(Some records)
(begin)

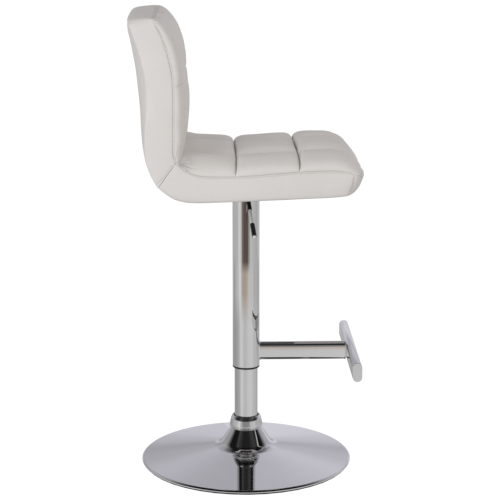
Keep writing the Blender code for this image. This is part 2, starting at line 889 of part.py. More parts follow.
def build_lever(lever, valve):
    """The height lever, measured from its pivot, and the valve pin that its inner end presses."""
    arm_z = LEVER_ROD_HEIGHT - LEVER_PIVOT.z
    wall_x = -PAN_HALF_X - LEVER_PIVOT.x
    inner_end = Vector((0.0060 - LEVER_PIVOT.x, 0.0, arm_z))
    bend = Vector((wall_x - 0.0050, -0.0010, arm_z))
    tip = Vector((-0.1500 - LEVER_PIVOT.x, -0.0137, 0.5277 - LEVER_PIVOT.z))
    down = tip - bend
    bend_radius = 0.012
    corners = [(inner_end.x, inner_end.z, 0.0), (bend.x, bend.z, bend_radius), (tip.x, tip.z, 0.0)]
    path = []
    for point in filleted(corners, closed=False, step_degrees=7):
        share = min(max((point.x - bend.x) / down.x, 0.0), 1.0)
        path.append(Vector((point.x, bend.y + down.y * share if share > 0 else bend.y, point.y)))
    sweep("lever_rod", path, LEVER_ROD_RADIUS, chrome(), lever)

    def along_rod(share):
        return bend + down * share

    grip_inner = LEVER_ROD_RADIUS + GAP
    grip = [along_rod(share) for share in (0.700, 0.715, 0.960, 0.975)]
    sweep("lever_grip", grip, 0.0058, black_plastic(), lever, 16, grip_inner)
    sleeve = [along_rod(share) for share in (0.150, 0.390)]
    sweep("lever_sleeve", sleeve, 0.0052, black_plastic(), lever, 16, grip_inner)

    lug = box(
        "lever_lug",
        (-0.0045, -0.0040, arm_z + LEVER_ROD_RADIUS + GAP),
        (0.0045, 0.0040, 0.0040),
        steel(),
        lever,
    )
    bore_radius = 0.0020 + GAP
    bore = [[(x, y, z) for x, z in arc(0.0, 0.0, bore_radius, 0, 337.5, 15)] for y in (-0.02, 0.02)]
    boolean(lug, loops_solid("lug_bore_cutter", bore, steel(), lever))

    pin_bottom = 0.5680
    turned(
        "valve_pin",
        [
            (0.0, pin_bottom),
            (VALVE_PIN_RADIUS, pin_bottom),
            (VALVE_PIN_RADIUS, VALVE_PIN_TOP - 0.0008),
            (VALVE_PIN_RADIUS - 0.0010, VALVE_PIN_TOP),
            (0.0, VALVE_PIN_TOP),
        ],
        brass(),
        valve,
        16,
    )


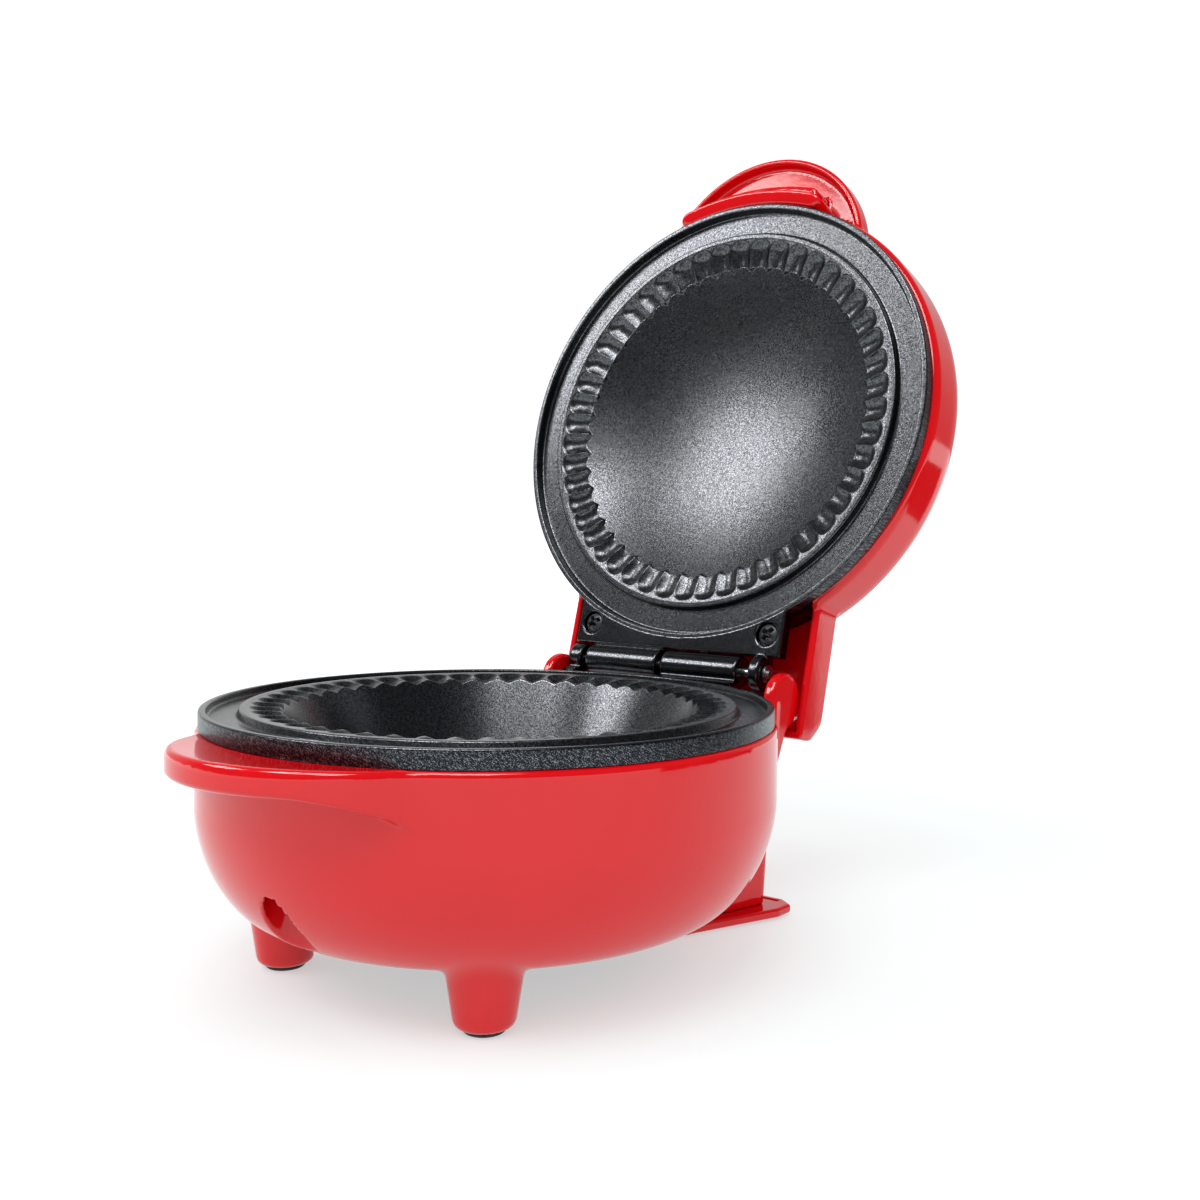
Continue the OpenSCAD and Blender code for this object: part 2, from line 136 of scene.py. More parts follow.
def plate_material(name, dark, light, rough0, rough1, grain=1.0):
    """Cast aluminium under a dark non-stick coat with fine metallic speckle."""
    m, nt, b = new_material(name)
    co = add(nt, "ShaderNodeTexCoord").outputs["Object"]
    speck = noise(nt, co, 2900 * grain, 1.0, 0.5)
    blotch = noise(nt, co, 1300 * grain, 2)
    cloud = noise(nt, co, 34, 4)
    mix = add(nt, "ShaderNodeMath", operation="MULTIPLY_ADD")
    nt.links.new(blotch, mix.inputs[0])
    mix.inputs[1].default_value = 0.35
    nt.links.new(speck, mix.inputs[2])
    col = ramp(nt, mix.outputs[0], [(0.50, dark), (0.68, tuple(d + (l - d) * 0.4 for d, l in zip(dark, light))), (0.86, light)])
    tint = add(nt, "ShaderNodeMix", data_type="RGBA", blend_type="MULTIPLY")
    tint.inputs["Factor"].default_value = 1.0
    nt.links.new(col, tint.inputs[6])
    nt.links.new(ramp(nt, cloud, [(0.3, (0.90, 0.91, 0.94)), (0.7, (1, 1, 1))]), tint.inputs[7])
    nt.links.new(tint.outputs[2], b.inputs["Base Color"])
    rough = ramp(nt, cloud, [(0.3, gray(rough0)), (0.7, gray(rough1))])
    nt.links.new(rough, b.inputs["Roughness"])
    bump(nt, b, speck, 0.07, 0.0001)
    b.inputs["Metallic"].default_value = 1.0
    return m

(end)

■ Written task
Repeat all the entries exactly as given.

■ Output below
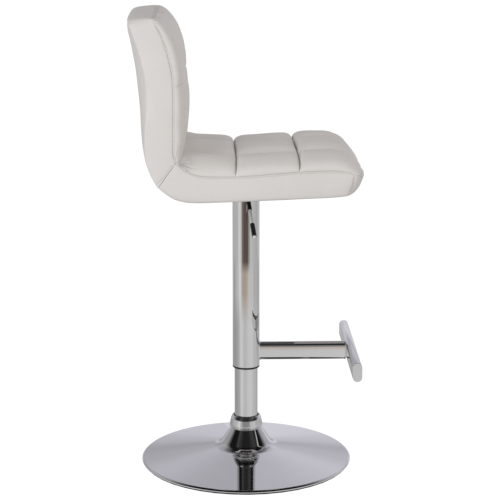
Keep writing the Blender code for this image. This is part 2, starting at line 889 of part.py. More parts follow.
def build_lever(lever, valve):
    """The height lever, measured from its pivot, and the valve pin that its inner end presses."""
    arm_z = LEVER_ROD_HEIGHT - LEVER_PIVOT.z
    wall_x = -PAN_HALF_X - LEVER_PIVOT.x
    inner_end = Vector((0.0060 - LEVER_PIVOT.x, 0.0, arm_z))
    bend = Vector((wall_x - 0.0050, -0.0010, arm_z))
    tip = Vector((-0.1500 - LEVER_PIVOT.x, -0.0137, 0.5277 - LEVER_PIVOT.z))
    down = tip - bend
    bend_radius = 0.012
    corners = [(inner_end.x, inner_end.z, 0.0), (bend.x, bend.z, bend_radius), (tip.x, tip.z, 0.0)]
    path = []
    for point in filleted(corners, closed=False, step_degrees=7):
        share = min(max((point.x - bend.x) / down.x, 0.0), 1.0)
        path.append(Vector((point.x, bend.y + down.y * share if share > 0 else bend.y, point.y)))
    sweep("lever_rod", path, LEVER_ROD_RADIUS, chrome(), lever)

    def along_rod(share):
        return bend + down * share

    grip_inner = LEVER_ROD_RADIUS + GAP
    grip = [along_rod(share) for share in (0.700, 0.715, 0.960, 0.975)]
    sweep("lever_grip", grip, 0.0058, black_plastic(), lever, 16, grip_inner)
    sleeve = [along_rod(share) for share in (0.150, 0.390)]
    sweep("lever_sleeve", sleeve, 0.0052, black_plastic(), lever, 16, grip_inner)

    lug = box(
        "lever_lug",
        (-0.0045, -0.0040, arm_z + LEVER_ROD_RADIUS + GAP),
        (0.0045, 0.0040, 0.0040),
        steel(),
        lever,
    )
    bore_radius = 0.0020 + GAP
    bore = [[(x, y, z) for x, z in arc(0.0, 0.0, bore_radius, 0, 337.5, 15)] for y in (-0.02, 0.02)]
    boolean(lug, loops_solid("lug_bore_cutter", bore, steel(), lever))

    pin_bottom = 0.5680
    turned(
        "valve_pin",
        [
            (0.0, pin_bottom),
            (VALVE_PIN_RADIUS, pin_bottom),
            (VALVE_PIN_RADIUS, VALVE_PIN_TOP - 0.0008),
            (VALVE_PIN_RADIUS - 0.0010, VALVE_PIN_TOP),
            (0.0, VALVE_PIN_TOP),
        ],
        brass(),
        valve,
        16,
    )


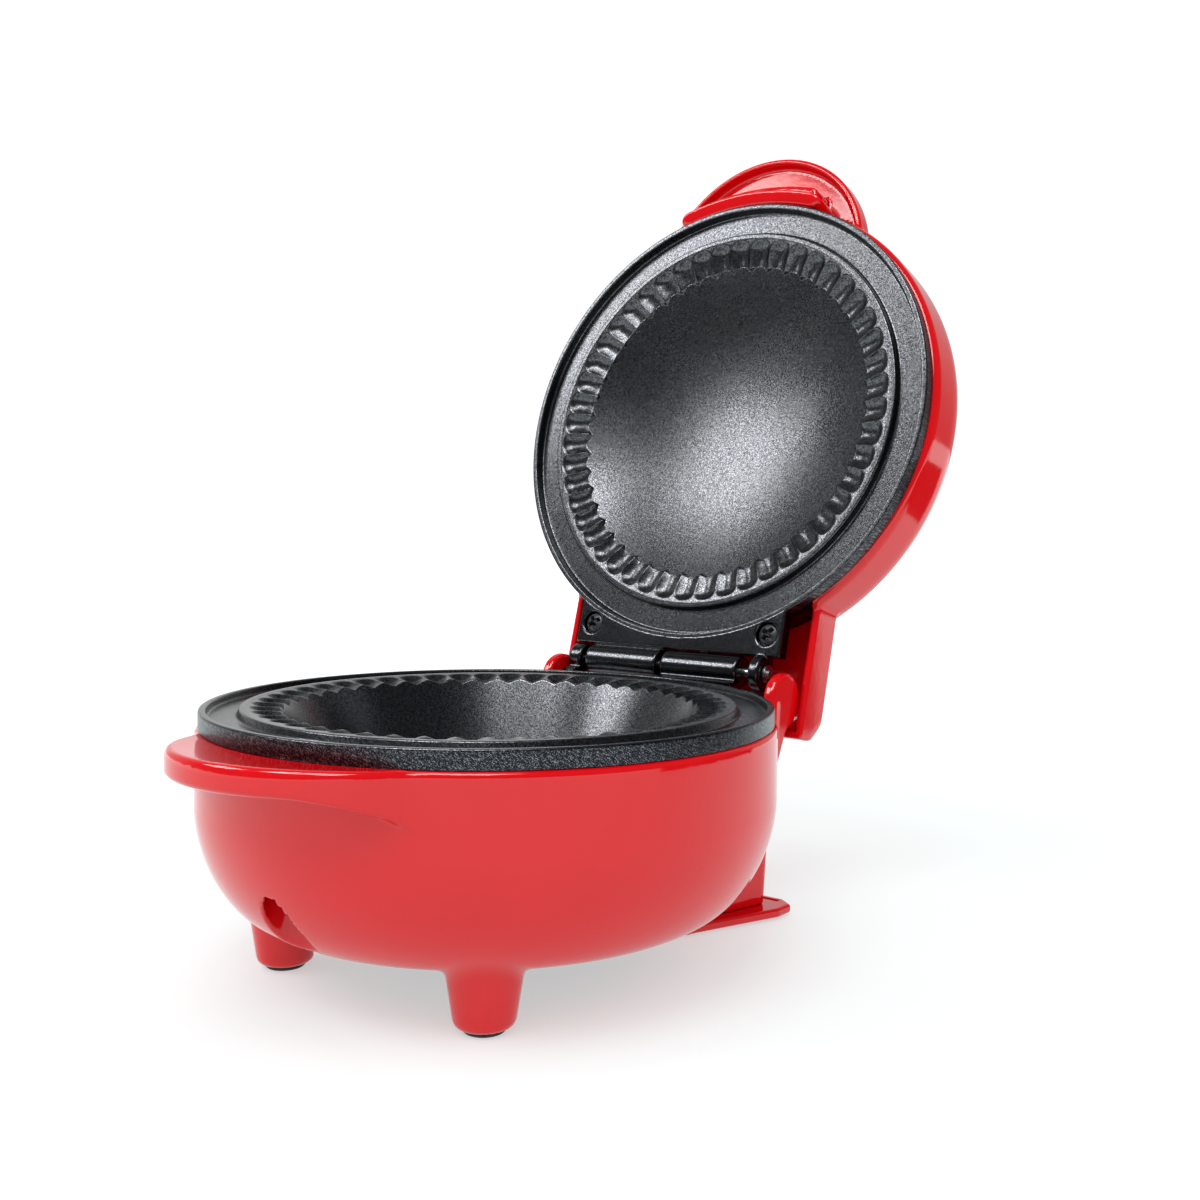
Continue the OpenSCAD and Blender code for this object: part 2, from line 136 of scene.py. More parts follow.
def plate_material(name, dark, light, rough0, rough1, grain=1.0):
    """Cast aluminium under a dark non-stick coat with fine metallic speckle."""
    m, nt, b = new_material(name)
    co = add(nt, "ShaderNodeTexCoord").outputs["Object"]
    speck = noise(nt, co, 2900 * grain, 1.0, 0.5)
    blotch = noise(nt, co, 1300 * grain, 2)
    cloud = noise(nt, co, 34, 4)
    mix = add(nt, "ShaderNodeMath", operation="MULTIPLY_ADD")
    nt.links.new(blotch, mix.inputs[0])
    mix.inputs[1].default_value = 0.35
    nt.links.new(speck, mix.inputs[2])
    col = ramp(nt, mix.outputs[0], [(0.50, dark), (0.68, tuple(d + (l - d) * 0.4 for d, l in zip(dark, light))), (0.86, light)])
    tint = add(nt, "ShaderNodeMix", data_type="RGBA", blend_type="MULTIPLY")
    tint.inputs["Factor"].default_value = 1.0
    nt.links.new(col, tint.inputs[6])
    nt.links.new(ramp(nt, cloud, [(0.3, (0.90, 0.91, 0.94)), (0.7, (1, 1, 1))]), tint.inputs[7])
    nt.links.new(tint.outputs[2], b.inputs["Base Color"])
    rough = ramp(nt, cloud, [(0.3, gray(rough0)), (0.7, gray(rough1))])
    nt.links.new(rough, b.inputs["Roughness"])
    bump(nt, b, speck, 0.07, 0.0001)
    b.inputs["Metallic"].default_value = 1.0
    return m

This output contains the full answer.